Many of the circular houses were similar to the example at Little Woodbury. The outer walls might have been of wattle work daubed with clay, or of vertical timbers bedded in a continuous wall slot; 1.5 to 2 m. (1.6×2.2 yd) inside the walls a ring of posts often supported the conical thatched roof. It would have been possible for the outer walls to have carried a roof on their own provided that the top of the wall was suitably bound by a ring beam which would prevent the lateral thrust of the roof timbers forcing the walls outwards. In western and northern areas the outer walls were built of dry-stone about 1 m. (1 yd) broad and 1.5 m. (1.6 yd) high, often with interior posts to help support the roof. Houses were thatched with straw, reeds or sometimes turf. Floors were usually of rammed chalk or clay or of bare stone, covered with straw, reeds and possibly herbs. A high standard of carpentry was available and door frames and furnishings were comparable to those produced in medieval times. It is worth comparing the interior area of these round houses with that of twentieth century homes. A structure 8 m. (8.7 yd) in diameter had a floor space of 50 sq. m. (60 sq. yd), whilst one of 10 m. (11 yd) diameter (78.6 sq. m./94 sq. yd) was comparable to an average modern house with lounge, three bedrooms, kitchen, bathroom and hallway. Certainly such a house would be big enough for quite a large family.
The excavations at Danebury revealed traces of 21 stake-built round houses with walls of wattle-work construction. Their roofs may have been built in the traditional conical fashion and thatched, or the poles may have been bent over to form a beehive-shaped roof, which would then have needed some kind of weatherproofing. Similar stake-built houses may have stood at South Cadbury and Winklebury hillforts. The light construction of these buildings might suggests a temporary or perhaps seasonal function.
We should not assume that all round houses were intended for human habitation. They would have served equally well as storehouses, workshops, or animal and equipment sheds. Thousands of post holes found at places like Danebury cannot be interpreted but must have supported a variety of temporary pens and enclosures for animals and poultry, as well as corn and household drying racks.
Many of the four-post structures, together with six-post examples, seem to have been solidly built and may have supported a platform which stood about a metre off the ground. On this was erected the building proper, avoiding damp and excluding rodents. Whilst the usual interpretation of these as granaries (allowing easy access to quickly needed food) makes good sense, there is no reason why they should not have served an alternative function as storehouses for items such as skins and fleeces. Contemporary storage pits in the forts would have functioned as granaries for seed corn. Whilst most four-posters were too small for houses (about 1.5 m./1.6 yd square), they have been interpreted at Croft Ambrey (Hereford and Worcs) as barracks for soldiers in training and elsewhere as platforms on which the dead were exposed. Four-posters with less robust posts were possibly supports for hay ricks, suggesting the winter foddering of animals inside the hillfort. We should certainly be cautious of assuming that these structures all had the same function.
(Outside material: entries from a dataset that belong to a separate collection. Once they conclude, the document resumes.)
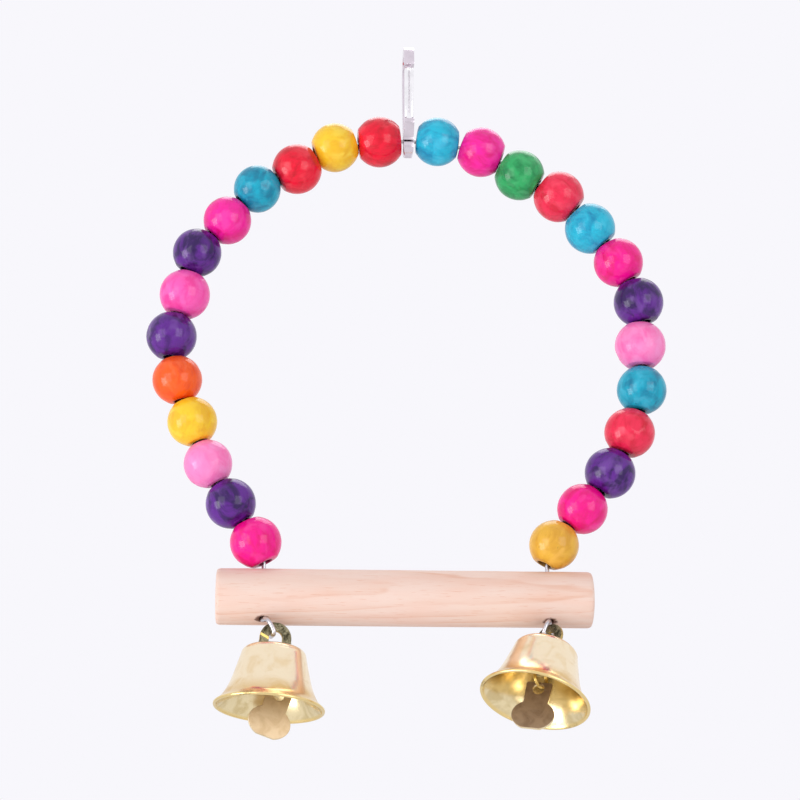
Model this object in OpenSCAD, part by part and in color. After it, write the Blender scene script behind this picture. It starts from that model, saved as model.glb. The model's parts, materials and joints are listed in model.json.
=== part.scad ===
// Bird swing: an arch of wooden beads on a steel wire, a wooden perch, two bells and a snap hook.
// Millimetres, +Z up. The origin is the centre of the hook's top bend, where a cage bar lies.
// X runs along the perch, and -Y is the front, the side that the gate of the hook faces.

/* [Snap hook] */
// Thickness of the stamped hook, and of all that lies inside its outline
hook_t = 3; // [2.8:0.1:4]
// Width of the hook's bar in its own plane
hook_bar = 2.8; // [2.4:0.1:3.4]
// Radius of the hook's inner top bend, which a cage bar rests in
hook_bend_r = 3.9; // [3.4:0.1:6]
// Height from the centre of the top bend down to the wire that the swing hangs on
hook_drop = 23.8; // [23:0.2:36]
// Height from the centre of the top bend down to the gate's pivot
gate_drop = 19.9; // [18:0.1:20.1]
// Diameter of the two wires of the sprung gate
gate_wire_d = 1.35; // [1.1:0.05:1.4]

/* [Arch wire] */
// Diameter of the steel wire
wire_d = 1.2; // [1:0.05:1.6]
// Half of the bare stretch at the top, where the hook sits
top_run = 2; // [2:0.1:4]

/* [Beads] */
// Diameter of a bead across its hole
bead_d = 14.7; // [13:0.1:15.5]
// Length of a bead along its hole
bead_len = 12.3; // [11.5:0.1:12.4]
// Bore of a bead
bead_bore = 4; // [3.6:0.1:4.6]
// Spacing of the beads down the left side
left_pitch = 13.35; // [13.35:0.05:15]
// Spacing of the beads down the right side
right_pitch = 13.5; // [13.4:0.05:15]

/* [Perch] */
// Length of the wooden perch
perch_len = 105.6; // [96:0.2:140]
// Diameter of the perch
perch_d = 15.8; // [14:0.2:18]
// Diameter of the slanted holes for the wire's two legs
perch_hole_d = 2.2; // [2:0.1:3]
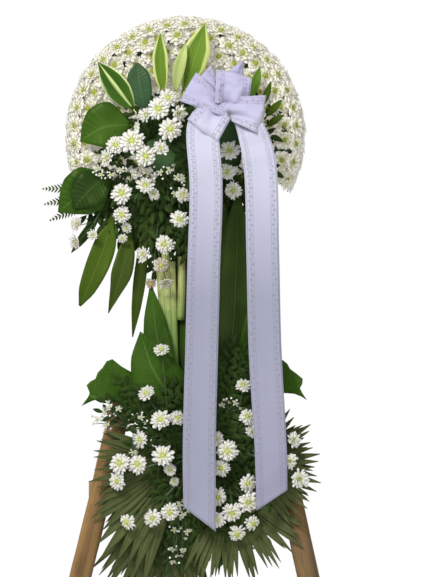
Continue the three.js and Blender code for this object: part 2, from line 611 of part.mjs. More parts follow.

We have talked at length about circular houses in hillforts. Rectangular buildings are also known, although they are by no means as common in Britain as they are on the continent. Seventh-century examples are best recorded at Crickley Hill (Glos) where half a dozen houses between 10 and 25 m. (11–27 yd) long and well over 3 m. (3.3 yd) broad were ranged along a street leading from the eastern entrance. Structurally they consisted of two rows of aisle posts, with external wattle and daub walls, of which little trace remained. At Moel-y-Gaer (Clwyd) the stone floors of about 20 rectangular structures have been uncovered. Smaller than at Crickley Hill, they average 6 m. (6.7 yd) long by 3.5 m. (3.8 yd) wide and do not seem to have had earth-fast footings. At Credenhill (Hereford and Worcs) rectangular buildings 3.5 m. (3.8 yd) by 2.5 m. (2.7 yd) were found, but the probability that they had raised floors seems to put them in the four-poster class rather than that of dwellings. There is clearly a fine line of differentiation here and it is hard to decide to which group such rectangular structures as those found at Maiden Castle, Rainsborough and Winchester belong. Perhaps the answer is that they were general purpose structures such as workshops and storehouses.